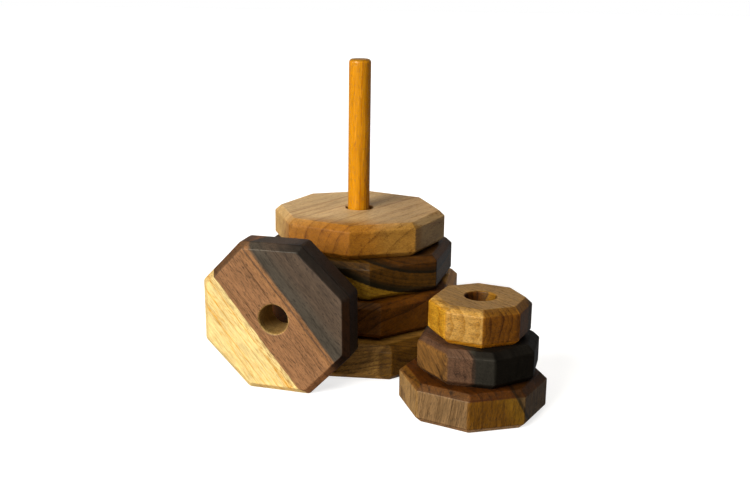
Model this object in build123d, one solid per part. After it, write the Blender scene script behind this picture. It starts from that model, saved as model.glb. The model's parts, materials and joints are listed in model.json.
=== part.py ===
"""Stacking ring toy: an octagonal wooden base with a round peg, and seven octagonal rings in
graduated sizes. The three largest rings are on the peg, the three smallest are piled loose in
front of it, and the middle one stands on edge. Millimetres and degrees, +Z up. The origin is the
centre of the base's underside."""

import math
import os

from build123d import *

# Every block is sawn from board of nearly one thickness and finished in the same way.
bevel = 3.2  # leg of the 45 degree bevel around the top and around the bottom
edge_radius = 1.0  # every edge is sanded round by this much
bore_diameter = 16.0  # hole through every ring

# Base and peg
base_width = 134.0  # across the flats
base_thickness = 20.0
base_heading = -74.0  # direction of the corner that faces the front
peg_diameter = 12.7  # half-inch dowel
peg_top = 168.0  # height of the peg's tip above the table
peg_tip_radius = 2.0
tenon_diameter = 12.0  # the peg's foot is turned down to this, and glued into the base
tenon_length = 14.0

# Rings on the peg, from the bottom: name, width across the flats, thickness, heading of the
# front corner, and the place of the centre. The top one has slipped a little to one side.
tower = [
    ("ring_1_largest", 114.6, 21.0, -77.0, (0.0, 0.0)),
    ("ring_2", 104.6, 21.3, -82.5, (0.0, 0.0)),
    ("ring_3", 93.2, 19.4, -95.6, (0.5, 0.0)),
]

# Loose rings piled on the table, from the bottom, in the same order of values.
loose_pile = [
    ("ring_5", 70.4, 20.5, -97.0, (61.1, -99.8)),
    ("ring_6", 59.2, 19.1, -81.0, (63.6, -99.7)),
    ("ring_7_smallest", 48.6, 19.9, -92.0, (63.6, -99.7)),
]

# The middle ring stands on one facet, with its front face turned away from the tower.
standing_name = "ring_4_middle"
standing_thickness = 19.8
standing_foot = (-42.7, -85.5)  # point on the table under the centre of the front face
standing_heading = -106.3  # direction that the front face looks in
standing_bore_height = 40.4
# It is the least regular ring, so its outline is given corner by corner: how far to the right
# along the face, and how far up from the table.
standing_outline = [
    (41.0, 56.0),
    (14.5, 81.0),
    (-19.0, 80.5),
    (-40.5, 57.5),
    (-40.0, 24.5),
    (-15.0, 0.0),
    (19.0, 0.0),
    (41.5, 23.5),
]


def octagon_corners(width, heading):
    """Corners of a regular octagon that is width across its flats, the first one at heading."""
    reach = width / 2 / math.cos(math.radians(22.5))
    turns = [math.radians(heading + 45 * k) for k in range(8)]
    return [(reach * math.cos(turn), reach * math.sin(turn)) for turn in turns]


def bevelled_block(corners, thickness):
    """A sharp-edged prism on the given corners, bevelled around both ends, from Z = 0 up."""
    prism = extrude(make_face(Polyline(corners, close=True)), thickness)
    ends = prism.faces().filter_by(Axis.Z)
    return chamfer(ends[0].edges() + ends[-1].edges(), bevel)


def ring(corners, thickness, bore_centre=(0.0, 0.0)):
    """A bevelled block with the bore through it and all its edges sanded."""
    middle = Pos(*bore_centre, thickness / 2)
    drilled = bevelled_block(corners, thickness) - middle * Cylinder(
        bore_diameter / 2, 2 * thickness
    )
    return fillet(drilled.edges(), edge_radius)


def make_base():
    """The base block, with a blind hole in its top for the peg's tenon."""
    block = bevelled_block(octagon_corners(base_width, base_heading), base_thickness)
    block = fillet(block.edges(), edge_radius)
    socket_middle = Pos(0, 0, base_thickness)
    return block - socket_middle * Cylinder(tenon_diameter / 2, 2 * tenon_length)


def make_peg():
    """The dowel with its rounded tip, standing on the base, and the tenon below it."""
    length = peg_top - base_thickness
    dowel = Pos(0, 0, base_thickness + length / 2) * Cylinder(peg_diameter / 2, length)
    dowel = fillet(dowel.edges().sort_by(Axis.Z)[-1], peg_tip_radius)
    tenon_middle = Pos(0, 0, base_thickness - tenon_length / 2)
    return dowel + tenon_middle * Cylinder(tenon_diameter / 2, tenon_length)


def make_pile(rings, floor):
    """Rings lying on each other, with the first one's underside at the height floor."""
    pile = {}
    for name, width, thickness, heading, (x, y) in rings:
        pile[name] = Pos(x, y, floor) * ring(octagon_corners(width, heading), thickness)
        floor += thickness
    return pile


def make_standing_ring():
    """Built lying on its back face, and then stood up on its bottom facet."""
    turn = math.radians(standing_heading)
    facing = Vector(math.cos(turn), math.sin(turn), 0)
    rightwards = Vector(0, 0, 1).cross(facing)
    back = Vector(*standing_foot, 0) - facing * standing_thickness
    upright = Plane(origin=back, x_dir=rightwards, z_dir=facing)
    lying = ring(standing_outline, standing_thickness, (0.0, standing_bore_height))
    return upright.location * lying


parts = {"base": make_base(), "peg": make_peg()}
parts.update(make_pile(tower, base_thickness))
parts[standing_name] = make_standing_ring()
parts.update(make_pile(loose_pile, 0.0))

os.makedirs("parts", exist_ok=True)
for name, part in parts.items():
    export_step(part, f"parts/{name}.step")
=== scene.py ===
import json
import math

import bpy
from mathutils import Matrix, Vector, noise


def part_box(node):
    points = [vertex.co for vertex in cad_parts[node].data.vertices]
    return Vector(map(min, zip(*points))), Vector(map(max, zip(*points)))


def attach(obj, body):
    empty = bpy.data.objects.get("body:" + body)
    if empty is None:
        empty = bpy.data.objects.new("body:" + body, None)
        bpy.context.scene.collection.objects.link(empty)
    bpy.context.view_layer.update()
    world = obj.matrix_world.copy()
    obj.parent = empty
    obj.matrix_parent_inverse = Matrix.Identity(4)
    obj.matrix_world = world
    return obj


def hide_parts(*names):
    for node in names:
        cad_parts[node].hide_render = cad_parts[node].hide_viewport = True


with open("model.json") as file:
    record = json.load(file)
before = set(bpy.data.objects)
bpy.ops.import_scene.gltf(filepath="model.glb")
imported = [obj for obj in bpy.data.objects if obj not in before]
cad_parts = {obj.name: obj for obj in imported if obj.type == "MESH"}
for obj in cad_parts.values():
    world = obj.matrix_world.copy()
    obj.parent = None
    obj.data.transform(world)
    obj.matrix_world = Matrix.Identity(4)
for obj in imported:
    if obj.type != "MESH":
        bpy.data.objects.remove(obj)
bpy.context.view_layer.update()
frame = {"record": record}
record = frame["record"]
mounts = {mount["name"]: mount for mount in record["mounts"]}

# ---------------------------------------------------------------- sizes, metres and degrees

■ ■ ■

_TASK TO CARRY OUT_
Extract the full listing above without alteration.

_ANSWER TO THIS PROBLEM_
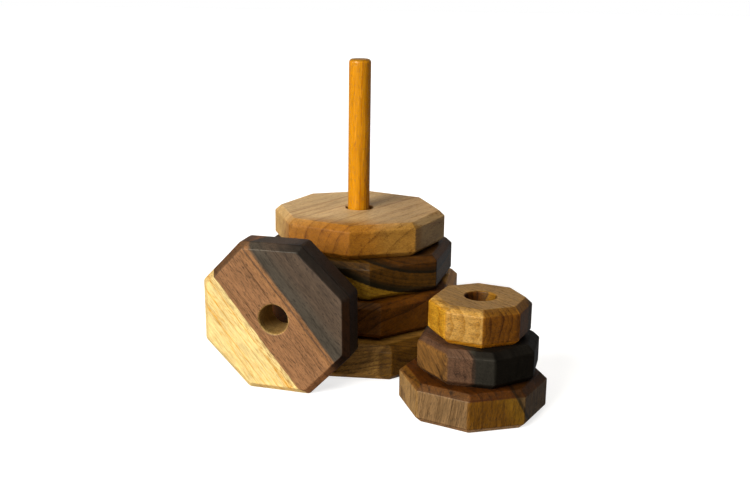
Model this object in build123d, one solid per part. After it, write the Blender scene script behind this picture. It starts from that model, saved as model.glb. The model's parts, materials and joints are listed in model.json.
=== part.py ===
"""Stacking ring toy: an octagonal wooden base with a round peg, and seven octagonal rings in
graduated sizes. The three largest rings are on the peg, the three smallest are piled loose in
front of it, and the middle one stands on edge. Millimetres and degrees, +Z up. The origin is the
centre of the base's underside."""

import math
import os

from build123d import *

# Every block is sawn from board of nearly one thickness and finished in the same way.
bevel = 3.2  # leg of the 45 degree bevel around the top and around the bottom
edge_radius = 1.0  # every edge is sanded round by this much
bore_diameter = 16.0  # hole through every ring

# Base and peg
base_width = 134.0  # across the flats
base_thickness = 20.0
base_heading = -74.0  # direction of the corner that faces the front
peg_diameter = 12.7  # half-inch dowel
peg_top = 168.0  # height of the peg's tip above the table
peg_tip_radius = 2.0
tenon_diameter = 12.0  # the peg's foot is turned down to this, and glued into the base
tenon_length = 14.0

# Rings on the peg, from the bottom: name, width across the flats, thickness, heading of the
# front corner, and the place of the centre. The top one has slipped a little to one side.
tower = [
    ("ring_1_largest", 114.6, 21.0, -77.0, (0.0, 0.0)),
    ("ring_2", 104.6, 21.3, -82.5, (0.0, 0.0)),
    ("ring_3", 93.2, 19.4, -95.6, (0.5, 0.0)),
]

# Loose rings piled on the table, from the bottom, in the same order of values.
loose_pile = [
    ("ring_5", 70.4, 20.5, -97.0, (61.1, -99.8)),
    ("ring_6", 59.2, 19.1, -81.0, (63.6, -99.7)),
    ("ring_7_smallest", 48.6, 19.9, -92.0, (63.6, -99.7)),
]

# The middle ring stands on one facet, with its front face turned away from the tower.
standing_name = "ring_4_middle"
standing_thickness = 19.8
standing_foot = (-42.7, -85.5)  # point on the table under the centre of the front face
standing_heading = -106.3  # direction that the front face looks in
standing_bore_height = 40.4
# It is the least regular ring, so its outline is given corner by corner: how far to the right
# along the face, and how far up from the table.
standing_outline = [
    (41.0, 56.0),
    (14.5, 81.0),
    (-19.0, 80.5),
    (-40.5, 57.5),
    (-40.0, 24.5),
    (-15.0, 0.0),
    (19.0, 0.0),
    (41.5, 23.5),
]


def octagon_corners(width, heading):
    """Corners of a regular octagon that is width across its flats, the first one at heading."""
    reach = width / 2 / math.cos(math.radians(22.5))
    turns = [math.radians(heading + 45 * k) for k in range(8)]
    return [(reach * math.cos(turn), reach * math.sin(turn)) for turn in turns]


def bevelled_block(corners, thickness):
    """A sharp-edged prism on the given corners, bevelled around both ends, from Z = 0 up."""
    prism = extrude(make_face(Polyline(corners, close=True)), thickness)
    ends = prism.faces().filter_by(Axis.Z)
    return chamfer(ends[0].edges() + ends[-1].edges(), bevel)


def ring(corners, thickness, bore_centre=(0.0, 0.0)):
    """A bevelled block with the bore through it and all its edges sanded."""
    middle = Pos(*bore_centre, thickness / 2)
    drilled = bevelled_block(corners, thickness) - middle * Cylinder(
        bore_diameter / 2, 2 * thickness
    )
    return fillet(drilled.edges(), edge_radius)


def make_base():
    """The base block, with a blind hole in its top for the peg's tenon."""
    block = bevelled_block(octagon_corners(base_width, base_heading), base_thickness)
    block = fillet(block.edges(), edge_radius)
    socket_middle = Pos(0, 0, base_thickness)
    return block - socket_middle * Cylinder(tenon_diameter / 2, 2 * tenon_length)


def make_peg():
    """The dowel with its rounded tip, standing on the base, and the tenon below it."""
    length = peg_top - base_thickness
    dowel = Pos(0, 0, base_thickness + length / 2) * Cylinder(peg_diameter / 2, length)
    dowel = fillet(dowel.edges().sort_by(Axis.Z)[-1], peg_tip_radius)
    tenon_middle = Pos(0, 0, base_thickness - tenon_length / 2)
    return dowel + tenon_middle * Cylinder(tenon_diameter / 2, tenon_length)


def make_pile(rings, floor):
    """Rings lying on each other, with the first one's underside at the height floor."""
    pile = {}
    for name, width, thickness, heading, (x, y) in rings:
        pile[name] = Pos(x, y, floor) * ring(octagon_corners(width, heading), thickness)
        floor += thickness
    return pile


def make_standing_ring():
    """Built lying on its back face, and then stood up on its bottom facet."""
    turn = math.radians(standing_heading)
    facing = Vector(math.cos(turn), math.sin(turn), 0)
    rightwards = Vector(0, 0, 1).cross(facing)
    back = Vector(*standing_foot, 0) - facing * standing_thickness
    upright = Plane(origin=back, x_dir=rightwards, z_dir=facing)
    lying = ring(standing_outline, standing_thickness, (0.0, standing_bore_height))
    return upright.location * lying


parts = {"base": make_base(), "peg": make_peg()}
parts.update(make_pile(tower, base_thickness))
parts[standing_name] = make_standing_ring()
parts.update(make_pile(loose_pile, 0.0))

os.makedirs("parts", exist_ok=True)
for name, part in parts.items():
    export_step(part, f"parts/{name}.step")
=== scene.py ===
import json
import math

import bpy
from mathutils import Matrix, Vector, noise


def part_box(node):
    points = [vertex.co for vertex in cad_parts[node].data.vertices]
    return Vector(map(min, zip(*points))), Vector(map(max, zip(*points)))


def attach(obj, body):
    empty = bpy.data.objects.get("body:" + body)
    if empty is None:
        empty = bpy.data.objects.new("body:" + body, None)
        bpy.context.scene.collection.objects.link(empty)
    bpy.context.view_layer.update()
    world = obj.matrix_world.copy()
    obj.parent = empty
    obj.matrix_parent_inverse = Matrix.Identity(4)
    obj.matrix_world = world
    return obj


def hide_parts(*names):
    for node in names:
        cad_parts[node].hide_render = cad_parts[node].hide_viewport = True


with open("model.json") as file:
    record = json.load(file)
before = set(bpy.data.objects)
bpy.ops.import_scene.gltf(filepath="model.glb")
imported = [obj for obj in bpy.data.objects if obj not in before]
cad_parts = {obj.name: obj for obj in imported if obj.type == "MESH"}
for obj in cad_parts.values():
    world = obj.matrix_world.copy()
    obj.parent = None
    obj.data.transform(world)
    obj.matrix_world = Matrix.Identity(4)
for obj in imported:
    if obj.type != "MESH":
        bpy.data.objects.remove(obj)
bpy.context.view_layer.update()
frame = {"record": record}
record = frame["record"]
mounts = {mount["name"]: mount for mount in record["mounts"]}

# ---------------------------------------------------------------- sizes, metres and degrees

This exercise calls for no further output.